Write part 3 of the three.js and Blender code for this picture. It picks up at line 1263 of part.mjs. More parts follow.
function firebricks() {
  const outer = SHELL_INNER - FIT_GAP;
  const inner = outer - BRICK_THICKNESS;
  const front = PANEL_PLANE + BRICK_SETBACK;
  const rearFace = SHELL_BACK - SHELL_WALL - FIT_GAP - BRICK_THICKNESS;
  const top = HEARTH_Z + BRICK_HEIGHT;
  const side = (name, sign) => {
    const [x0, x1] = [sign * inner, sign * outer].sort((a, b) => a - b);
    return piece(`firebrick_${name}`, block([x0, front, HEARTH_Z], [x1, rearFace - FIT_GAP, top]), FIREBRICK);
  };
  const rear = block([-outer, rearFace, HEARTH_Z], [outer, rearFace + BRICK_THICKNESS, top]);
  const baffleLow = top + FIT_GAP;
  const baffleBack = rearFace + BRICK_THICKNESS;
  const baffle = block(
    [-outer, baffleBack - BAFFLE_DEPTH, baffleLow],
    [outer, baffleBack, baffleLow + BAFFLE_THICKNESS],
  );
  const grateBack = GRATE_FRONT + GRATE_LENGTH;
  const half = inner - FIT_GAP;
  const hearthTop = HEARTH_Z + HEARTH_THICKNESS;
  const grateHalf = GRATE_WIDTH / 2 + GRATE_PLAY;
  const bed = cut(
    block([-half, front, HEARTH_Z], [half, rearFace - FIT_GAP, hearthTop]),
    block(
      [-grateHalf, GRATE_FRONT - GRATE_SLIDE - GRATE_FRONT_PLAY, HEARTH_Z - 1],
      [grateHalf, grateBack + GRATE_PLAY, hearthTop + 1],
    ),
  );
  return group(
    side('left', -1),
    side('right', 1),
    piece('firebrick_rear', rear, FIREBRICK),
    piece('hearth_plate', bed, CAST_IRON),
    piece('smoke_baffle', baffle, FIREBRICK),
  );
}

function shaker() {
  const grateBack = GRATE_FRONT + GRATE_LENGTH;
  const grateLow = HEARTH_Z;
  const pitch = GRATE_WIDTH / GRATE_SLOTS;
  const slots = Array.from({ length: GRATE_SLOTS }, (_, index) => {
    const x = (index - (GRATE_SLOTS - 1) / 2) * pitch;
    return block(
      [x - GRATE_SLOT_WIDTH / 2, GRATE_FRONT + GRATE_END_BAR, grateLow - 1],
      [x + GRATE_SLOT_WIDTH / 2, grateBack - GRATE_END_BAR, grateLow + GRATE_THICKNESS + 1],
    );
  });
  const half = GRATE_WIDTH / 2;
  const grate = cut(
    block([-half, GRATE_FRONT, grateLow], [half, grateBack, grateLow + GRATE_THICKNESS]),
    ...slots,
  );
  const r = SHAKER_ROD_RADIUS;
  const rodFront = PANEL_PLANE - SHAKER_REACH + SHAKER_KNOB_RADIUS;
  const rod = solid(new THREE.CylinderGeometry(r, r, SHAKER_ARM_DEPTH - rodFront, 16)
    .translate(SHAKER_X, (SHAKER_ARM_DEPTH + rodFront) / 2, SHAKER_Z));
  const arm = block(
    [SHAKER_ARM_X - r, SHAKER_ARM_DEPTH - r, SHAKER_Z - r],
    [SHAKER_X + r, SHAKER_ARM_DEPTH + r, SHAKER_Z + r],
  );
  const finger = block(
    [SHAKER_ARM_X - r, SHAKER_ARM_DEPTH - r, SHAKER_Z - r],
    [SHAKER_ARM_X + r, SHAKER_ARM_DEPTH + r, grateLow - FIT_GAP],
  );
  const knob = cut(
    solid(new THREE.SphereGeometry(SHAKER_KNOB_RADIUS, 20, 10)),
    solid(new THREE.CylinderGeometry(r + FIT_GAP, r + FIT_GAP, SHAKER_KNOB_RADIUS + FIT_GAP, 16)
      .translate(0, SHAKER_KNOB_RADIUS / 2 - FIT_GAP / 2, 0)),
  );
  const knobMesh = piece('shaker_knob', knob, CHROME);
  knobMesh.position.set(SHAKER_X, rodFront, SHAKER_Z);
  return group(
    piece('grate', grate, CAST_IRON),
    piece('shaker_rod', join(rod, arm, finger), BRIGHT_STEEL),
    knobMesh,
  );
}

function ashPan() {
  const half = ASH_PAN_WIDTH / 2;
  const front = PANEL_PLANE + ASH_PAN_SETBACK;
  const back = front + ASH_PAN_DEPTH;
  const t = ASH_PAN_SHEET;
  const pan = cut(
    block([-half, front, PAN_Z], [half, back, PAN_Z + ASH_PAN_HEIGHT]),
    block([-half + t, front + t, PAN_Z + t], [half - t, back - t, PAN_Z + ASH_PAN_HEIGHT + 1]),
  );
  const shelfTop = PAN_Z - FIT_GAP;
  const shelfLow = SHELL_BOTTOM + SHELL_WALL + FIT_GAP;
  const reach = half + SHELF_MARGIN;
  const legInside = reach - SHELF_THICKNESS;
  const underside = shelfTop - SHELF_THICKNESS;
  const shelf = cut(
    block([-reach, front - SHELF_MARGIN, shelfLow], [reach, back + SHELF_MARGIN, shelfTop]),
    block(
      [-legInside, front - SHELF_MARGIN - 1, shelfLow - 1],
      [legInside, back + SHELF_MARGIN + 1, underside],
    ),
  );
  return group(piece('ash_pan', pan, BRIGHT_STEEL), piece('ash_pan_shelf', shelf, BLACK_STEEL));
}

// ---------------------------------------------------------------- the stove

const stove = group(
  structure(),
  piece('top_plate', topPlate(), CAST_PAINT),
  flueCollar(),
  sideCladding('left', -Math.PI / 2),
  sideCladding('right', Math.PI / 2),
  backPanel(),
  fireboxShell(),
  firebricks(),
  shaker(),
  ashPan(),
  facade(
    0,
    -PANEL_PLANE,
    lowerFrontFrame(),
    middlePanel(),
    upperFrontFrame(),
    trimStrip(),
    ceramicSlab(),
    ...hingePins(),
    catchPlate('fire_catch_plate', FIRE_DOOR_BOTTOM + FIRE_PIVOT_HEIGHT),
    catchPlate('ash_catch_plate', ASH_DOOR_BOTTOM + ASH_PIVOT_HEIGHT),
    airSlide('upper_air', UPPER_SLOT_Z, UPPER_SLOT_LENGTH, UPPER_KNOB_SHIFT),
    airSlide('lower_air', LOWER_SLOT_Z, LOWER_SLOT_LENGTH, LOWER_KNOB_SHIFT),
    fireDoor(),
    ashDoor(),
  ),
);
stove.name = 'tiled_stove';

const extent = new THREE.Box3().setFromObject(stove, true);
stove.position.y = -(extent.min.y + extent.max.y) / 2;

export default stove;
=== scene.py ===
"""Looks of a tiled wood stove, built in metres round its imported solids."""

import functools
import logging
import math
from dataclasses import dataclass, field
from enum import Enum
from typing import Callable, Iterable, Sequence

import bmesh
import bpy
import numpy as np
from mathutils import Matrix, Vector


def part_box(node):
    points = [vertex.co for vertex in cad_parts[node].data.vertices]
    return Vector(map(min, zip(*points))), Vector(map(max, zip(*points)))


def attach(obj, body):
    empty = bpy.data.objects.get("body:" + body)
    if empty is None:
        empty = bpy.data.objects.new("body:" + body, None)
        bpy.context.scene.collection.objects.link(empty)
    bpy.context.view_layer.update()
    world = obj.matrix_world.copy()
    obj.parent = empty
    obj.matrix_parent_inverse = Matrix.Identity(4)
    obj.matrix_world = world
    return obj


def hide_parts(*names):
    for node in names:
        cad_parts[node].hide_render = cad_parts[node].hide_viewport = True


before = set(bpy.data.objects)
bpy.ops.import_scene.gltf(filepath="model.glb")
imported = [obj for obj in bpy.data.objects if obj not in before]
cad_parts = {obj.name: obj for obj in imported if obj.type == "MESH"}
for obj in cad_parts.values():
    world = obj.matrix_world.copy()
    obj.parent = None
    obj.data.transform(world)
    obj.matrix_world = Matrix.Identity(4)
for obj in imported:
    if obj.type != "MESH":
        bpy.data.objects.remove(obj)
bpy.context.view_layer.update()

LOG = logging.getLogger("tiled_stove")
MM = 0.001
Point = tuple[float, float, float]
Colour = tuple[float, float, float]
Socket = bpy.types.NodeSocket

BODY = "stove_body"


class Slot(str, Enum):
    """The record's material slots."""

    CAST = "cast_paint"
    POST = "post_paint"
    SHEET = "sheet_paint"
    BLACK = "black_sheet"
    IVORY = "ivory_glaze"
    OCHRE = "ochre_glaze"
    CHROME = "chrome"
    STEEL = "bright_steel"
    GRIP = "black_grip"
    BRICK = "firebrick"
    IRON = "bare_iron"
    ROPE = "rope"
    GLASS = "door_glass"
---
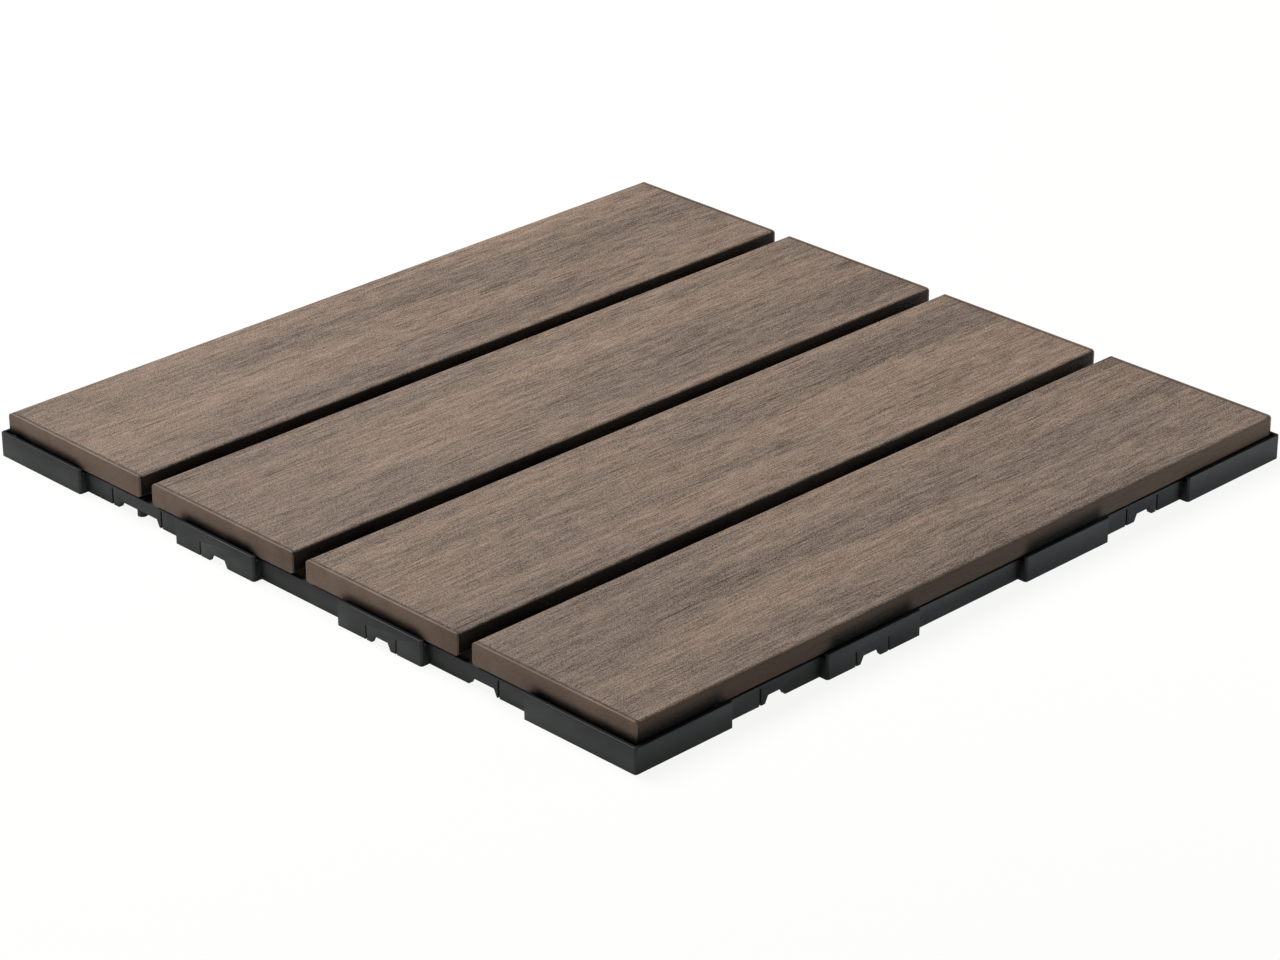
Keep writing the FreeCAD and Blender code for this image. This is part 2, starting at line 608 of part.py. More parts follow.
--
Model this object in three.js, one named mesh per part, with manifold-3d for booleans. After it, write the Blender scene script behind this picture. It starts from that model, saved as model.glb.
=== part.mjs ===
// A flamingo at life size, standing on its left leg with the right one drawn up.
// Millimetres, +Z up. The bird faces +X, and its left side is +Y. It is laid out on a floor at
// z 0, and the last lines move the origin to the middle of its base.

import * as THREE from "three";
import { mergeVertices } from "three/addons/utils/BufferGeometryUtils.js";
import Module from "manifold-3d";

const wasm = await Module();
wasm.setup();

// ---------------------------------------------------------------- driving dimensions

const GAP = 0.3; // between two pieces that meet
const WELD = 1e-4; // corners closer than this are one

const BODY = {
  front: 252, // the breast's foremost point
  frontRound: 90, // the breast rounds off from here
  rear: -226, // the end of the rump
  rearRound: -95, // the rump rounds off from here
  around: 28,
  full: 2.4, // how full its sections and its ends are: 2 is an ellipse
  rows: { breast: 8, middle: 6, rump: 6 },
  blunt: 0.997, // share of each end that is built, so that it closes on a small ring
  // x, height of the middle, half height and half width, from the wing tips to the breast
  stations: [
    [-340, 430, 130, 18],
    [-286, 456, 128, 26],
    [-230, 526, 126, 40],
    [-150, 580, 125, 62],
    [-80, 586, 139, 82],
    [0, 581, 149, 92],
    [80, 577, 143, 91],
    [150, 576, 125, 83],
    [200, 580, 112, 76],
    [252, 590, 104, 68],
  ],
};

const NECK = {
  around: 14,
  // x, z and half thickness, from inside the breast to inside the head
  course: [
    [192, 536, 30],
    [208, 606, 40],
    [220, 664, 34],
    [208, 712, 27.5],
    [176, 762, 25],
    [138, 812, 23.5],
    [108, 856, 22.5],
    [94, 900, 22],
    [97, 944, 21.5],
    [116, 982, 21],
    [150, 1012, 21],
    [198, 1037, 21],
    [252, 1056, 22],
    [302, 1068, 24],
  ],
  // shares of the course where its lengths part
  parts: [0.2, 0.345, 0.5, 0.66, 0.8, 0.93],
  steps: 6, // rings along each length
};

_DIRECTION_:
Show every line in the entries where the string "imported" occurs.

_OUTPUT FOR THIS TASK_:
"""Looks of a tiled wood stove, built in metres round its imported solids."""
imported = [obj for obj in bpy.data.objects if obj not in before]
cad_parts = {obj.name: obj for obj in imported if obj.type == "MESH"}
for obj in imported:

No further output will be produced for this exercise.